The flipside of low interest rates is that income-starved retirees are being forced to chase higher-yielding investment options. There is a capital risk attached to these investments, whether they know it or not.
What happens in the event that a major market meltdown actually takes place?
Those who reached for an extra few percent of income will see a good chunk of their capital vaporised.
Instead of having much, much more money to live on, they’ll have much less money…and fewer assets to be means tested.
This, in turn, puts more pressure on the welfare budget.
We are facing a real conundrum. The nuts and bolts of how this gets resolved are going to be interesting, but the big picture outcome is almost assured.
For workers, it will be a combination of working much longer, paying higher indirect taxes, and receiving lower levels of government benefits (welfare).

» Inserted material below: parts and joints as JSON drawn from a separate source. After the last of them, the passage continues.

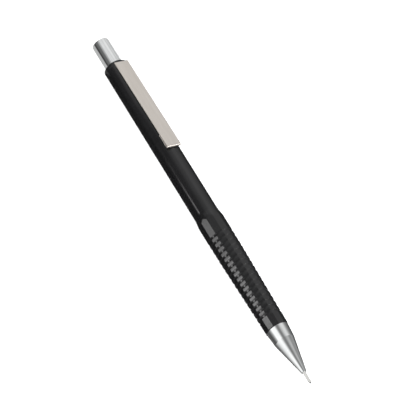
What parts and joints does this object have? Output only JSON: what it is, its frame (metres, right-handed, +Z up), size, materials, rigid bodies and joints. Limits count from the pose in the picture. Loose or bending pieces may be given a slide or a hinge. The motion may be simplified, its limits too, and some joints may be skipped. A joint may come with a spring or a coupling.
{
  "type": "mechanical pencil",
  "caption": "Slim drafting mechanical pencil with a faceted, ring-grooved grip, chrome nose cone and push cap, and a flat steel pocket clip.",
  "frame": {"origin": "centre of the bounding box on the ground plane, with the grip's lowest facet at Z = 0", "axes": "+X along the pencil towards the writing tip, +Z up through the clip, +Y completes the right-handed set"},
  "size_m": [0.1438, 0.009, 0.0097],
  "materials": {
    "black_plastic": "moulded gloss",
    "clip_steel": "satin",
    "chrome": "polished plating",
    "plated_steel": "plated",
    "wire_steel": "drawn wire",
    "sleeve_steel": "ground",
    "brass": "turned",
    "tube_plastic": "extruded",
    "housing_plastic": "moulded",
    "eraser_vinyl": "soft matte",
    "retainer_rubber": "matte",
    "graphite": "graphite sheen"
  },
  "bodies": {
    "barrel": {"barrel": "black_plastic", "end_collar": "black_plastic", "clip_anchor": "clip_steel", "inner_sleeve": "housing_plastic", "spring": "wire_steel"},
    "clip": {"clip_arm": "clip_steel"},
    "plunger": {"lead_tube": "tube_plastic", "tube_connector": "brass", "collet_stem": "brass", "spare_leads": "graphite"},
    "cap": {"push_cap": "chrome"},
    "eraser_plug": {"eraser": "eraser_vinyl", "eraser_ferrule": "plated_steel", "cleaning_pin": "wire_steel"},
    "jaw_1": {"collet_jaw_1": "brass"},
    "jaw_2": {"collet_jaw_2": "brass"},
    "jaw_3": {"collet_jaw_3": "brass"},
    "clutch": {"clutch_ring": "brass"},
    "nose_carrier": {"lead_retainer": "retainer_rubber"},
    "nose": {"nose_cone": "chrome", "lead_sleeve": "sleeve_steel"},
    "lead_in_use": {"lead": "graphite"}
  },
  "joints": [
    {"name": "push", "type": "slide", "parent": "barrel", "child": "plunger", "axis": [1, 0, 0], "range_m": [0, 0.004], "stiffness_N_per_m": 1000, "springref_m": -0.004, "deforming": ["spring"]},
    {"name": "clutch_travel", "type": "slide", "parent": "barrel", "child": "clutch", "axis": [1, 0, 0], "range_m": [0, 0.001]},
    {"name": "jaw_open_1", "type": "hinge", "parent": "plunger", "child": "jaw_1", "pos_m": [0.0419, 0, 0.00525], "axis": [0, -1, 0], "range_deg": [0, 0.95]},
    {"name": "jaw_open_2", "type": "hinge", "parent": "plunger", "child": "jaw_2", "pos_m": [0.0419, 0.00067, 0.00409], "axis": [0, 0.5, 0.866], "range_deg": [0, 0.95]},
    {"name": "jaw_open_3", "type": "hinge", "parent": "plunger", "child": "jaw_3", "pos_m": [0.0419, -0.00067, 0.00409], "axis": [0, 0.5, -0.866], "range_deg": [0, 0.95]},
    {"name": "cap_pull", "type": "slide", "parent": "plunger", "child": "cap", "axis": [-1, 0, 0], "range_m": [0, 0.025]},
    {"name": "eraser_pull", "type": "slide", "parent": "plunger", "child": "eraser_plug", "axis": [-1, 0, 0], "range_m": [0, 0.0055]},
    {"name": "clip_flex", "type": "hinge", "parent": "barrel", "child": "clip", "pos_m": [-0.05985, 0, 0.00887], "axis": [0, -1, 0], "range_deg": [0, 4], "stiffness_Nm_per_rad": 0.8, "springref_deg": -2.86},
    {"name": "nose_feed", "type": "slide", "parent": "barrel", "child": "nose_carrier", "axis": [1, 0, 0], "range_m": [0, 0.0055]},
    {"name": "nose_turn", "type": "hinge", "parent": "nose_carrier", "child": "nose", "pos_m": [0.05185, 0, 0.00447], "axis": [1, 0, 0], "range_deg": [0, 2640]},
    {"name": "lead_feed", "type": "slide", "parent": "barrel", "child": "lead_in_use", "axis": [1, 0, 0], "range_m": [0, 0.006]}
  ],
  "couplings": [
    {"joint": "clutch_travel", "follows": "push", "ratio": 0.25},
    {"joint": "nose_turn", "follows": "nose_feed", "rad_per_m": 8377.6},
    {"joint": "jaw_open_1", "follows": "push", "rad_per_m": 4.145},
    {"joint": "jaw_open_2", "follows": "push", "rad_per_m": 4.145},
    {"joint": "jaw_open_3", "follows": "push", "rad_per_m": 4.145}
  ]
}
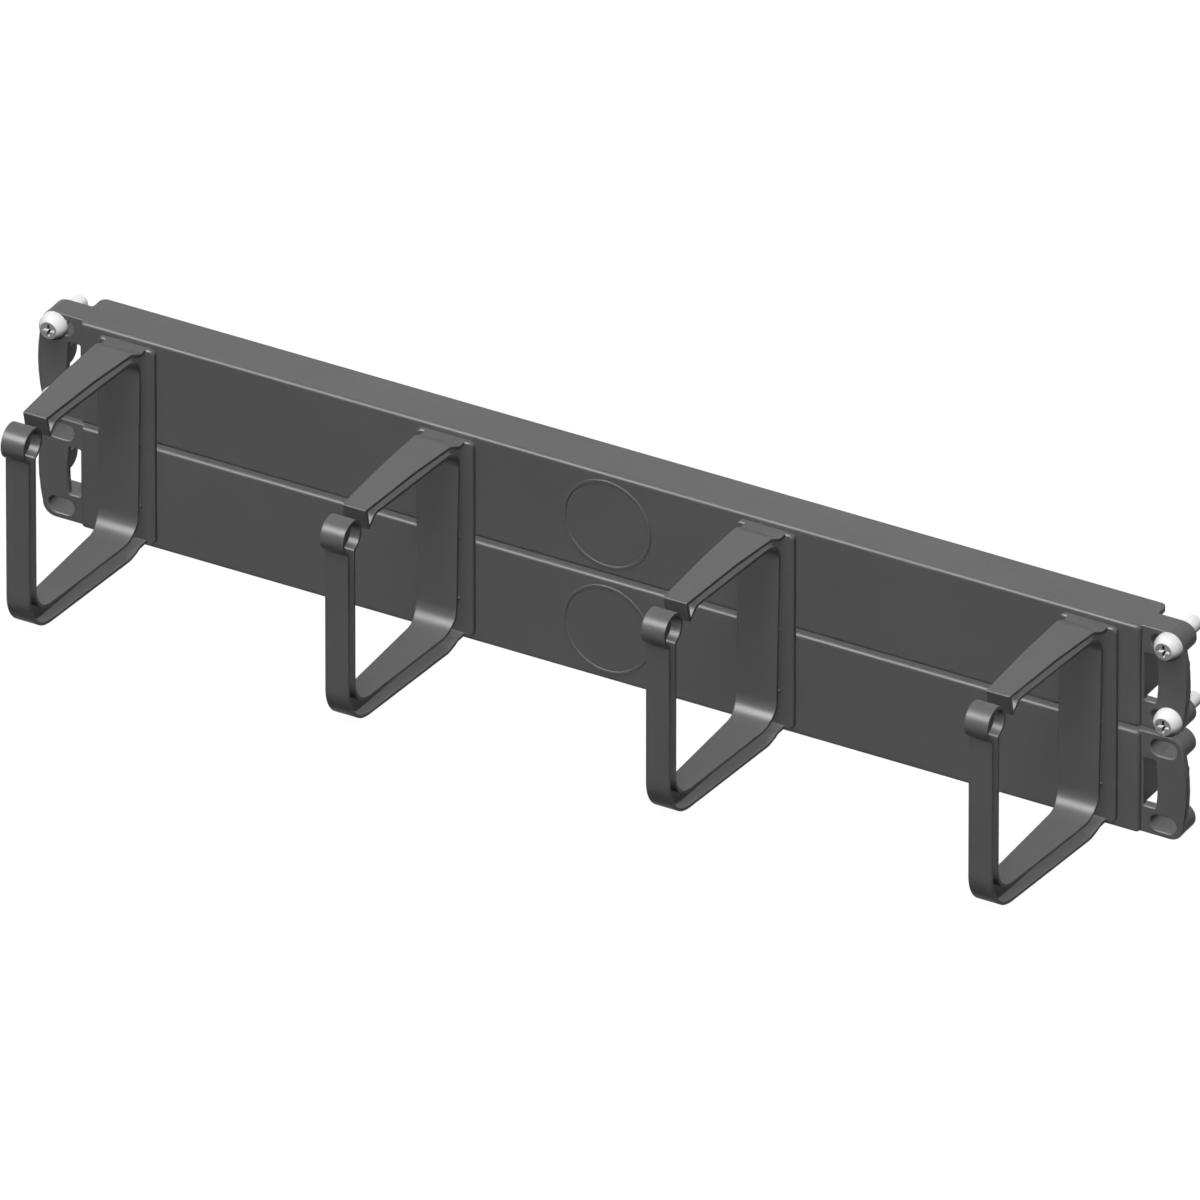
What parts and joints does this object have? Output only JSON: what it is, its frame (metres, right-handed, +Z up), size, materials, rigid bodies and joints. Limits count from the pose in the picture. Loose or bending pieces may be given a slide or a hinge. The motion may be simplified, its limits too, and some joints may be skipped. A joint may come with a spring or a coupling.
{
  "type": "horizontal cable manager",
  "caption": "Horizontal rack cable manager: shallow open-backed panels with slotted ears carry a row of open D-shaped rings that guide patch cables along the front.",
  "frame": {"origin": "midway between the four rack screws, on the plane where the lugs meet the rack's rails", "axes": "+X along the rack's width, to the right seen from the front; +Y into the rack; +Z up"},
  "size_m": [0.48, 0.1069, 0.0891],
  "materials": {
    "panel_plastic": "moulded, satin",
    "ring_plastic": "moulded, satin",
    "rack_screw_steel": "bright zinc plate",
    "small_screw_steel": "zinc plate"
  },
  "bodies": {
    "root": {"panel_upper": "panel_plastic", "panel_lower": "panel_plastic", "cable_ring_1": "ring_plastic", "cable_ring_2": "ring_plastic", "cable_ring_3": "ring_plastic", "cable_ring_4": "ring_plastic", "ring_1_screw_1": "small_screw_steel", "ring_1_screw_2": "small_screw_steel", "ring_1_screw_3": "small_screw_steel", "ring_1_screw_4": "small_screw_steel", "ring_2_screw_1": "small_screw_steel", "ring_2_screw_2": "small_screw_steel", "ring_2_screw_3": "small_screw_steel", "ring_2_screw_4": "small_screw_steel", "ring_3_screw_1": "small_screw_steel", "ring_3_screw_2": "small_screw_steel", "ring_3_screw_3": "small_screw_steel", "ring_3_screw_4": "small_screw_steel", "ring_4_screw_1": "small_screw_steel", "ring_4_screw_2": "small_screw_steel", "ring_4_screw_3": "small_screw_steel", "ring_4_screw_4": "small_screw_steel", "rack_screw_1": "rack_screw_steel", "rack_screw_2": "rack_screw_steel", "rack_screw_3": "rack_screw_steel", "rack_screw_4": "rack_screw_steel"}
  },
  "joints": []
}
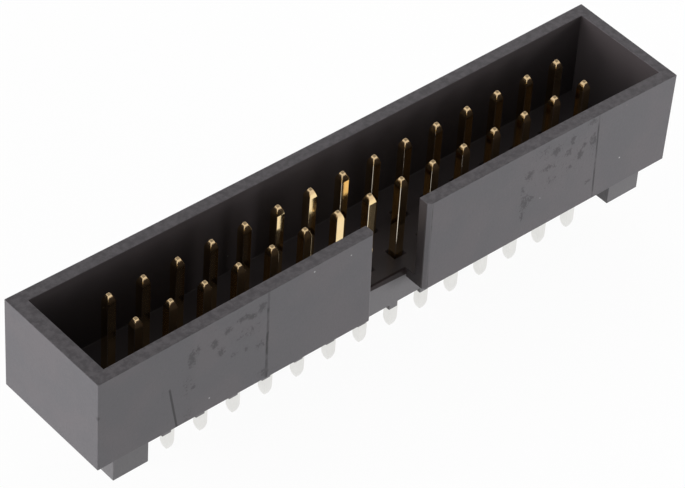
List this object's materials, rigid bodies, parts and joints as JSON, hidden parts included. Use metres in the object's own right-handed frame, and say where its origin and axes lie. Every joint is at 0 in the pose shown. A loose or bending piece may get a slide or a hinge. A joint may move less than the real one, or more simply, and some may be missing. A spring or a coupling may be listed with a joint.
{
  "type": "box header",
  "caption": "Straight shrouded box header with an open polarising slot and square through-hole contacts in two rows.",
  "frame": {"origin": "centre of the contact grid on the board's upper surface, where the end feet stand", "axes": "+X along the contact rows with contact 1 at the low end, -Y towards the slotted wall, +Z out of the mating side"},
  "size_m": [0.0458, 0.0088, 0.0123],
  "materials": {
    "housing_plastic": "moulded black thermoplastic, finely textured outside and smooth inside the cavity",
    "contact_metal": "brass wire, gold flash at the mating end and tin on the tails"
  },
  "bodies": {
    "root": {"housing": "housing_plastic", "contact_01": "contact_metal", "contact_02": "contact_metal", "contact_03": "contact_metal", "contact_04": "contact_metal", "contact_05": "contact_metal", "contact_06": "contact_metal", "contact_07": "contact_metal", "contact_08": "contact_metal", "contact_09": "contact_metal", "contact_10": "contact_metal", "contact_11": "contact_metal", "contact_12": "contact_metal", "contact_13": "contact_metal", "contact_14": "contact_metal", "contact_15": "contact_metal", "contact_16": "contact_metal", "contact_17": "contact_metal", "contact_18": "contact_metal", "contact_19": "contact_metal", "contact_20": "contact_metal", "contact_21": "contact_metal", "contact_22": "contact_metal", "contact_23": "contact_metal", "contact_24": "contact_metal", "contact_25": "contact_metal", "contact_26": "contact_metal", "contact_27": "contact_metal", "contact_28": "contact_metal", "contact_29": "contact_metal", "contact_30": "contact_metal"}
  },
  "joints": []
}
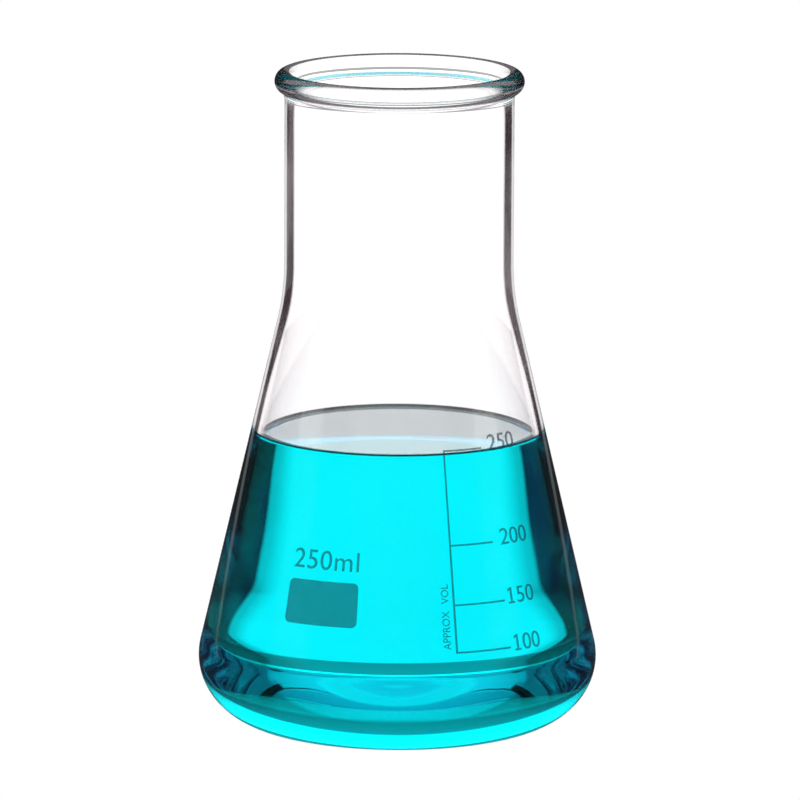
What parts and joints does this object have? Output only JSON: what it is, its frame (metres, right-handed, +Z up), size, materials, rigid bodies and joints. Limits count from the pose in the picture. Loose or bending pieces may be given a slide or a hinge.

For retirees, it possibly means returning to the workforce (full or part-time), paying higher indirect taxes, subsiding their lower incomes with capital drawdowns (reverse mortgages will be in vogue in the coming decade) and paying higher healthcare costs.
The system we have today is a product of an economic model that encouraged far too much debt to create economic ‘growth’.
This artificial ‘growth’ provided the political class with an increasing stream of taxes to buy votes with…in the form of generous welfare promises.
The promises remain, but the income has proved to be transient.
No matter how well intentioned the Treasurer might be, balancing the budget is not going to happen voluntarily.
We’ve had it too good for too long to recognise the unsustainability of the situation we’ve created.
Therefore, budget discipline will be forced upon us by the markets at a time of their choosing.
Obviously, the government hopes the economic shocks and uncertainties that might otherwise threaten our future success are delayed long enough to build a buffer.
I’m not so sure we have that luxury.
The financial and economic model that’s been built on a bulging pile of debt is in danger of rupturing at any time.
Be prepared…make sure you are living within your means.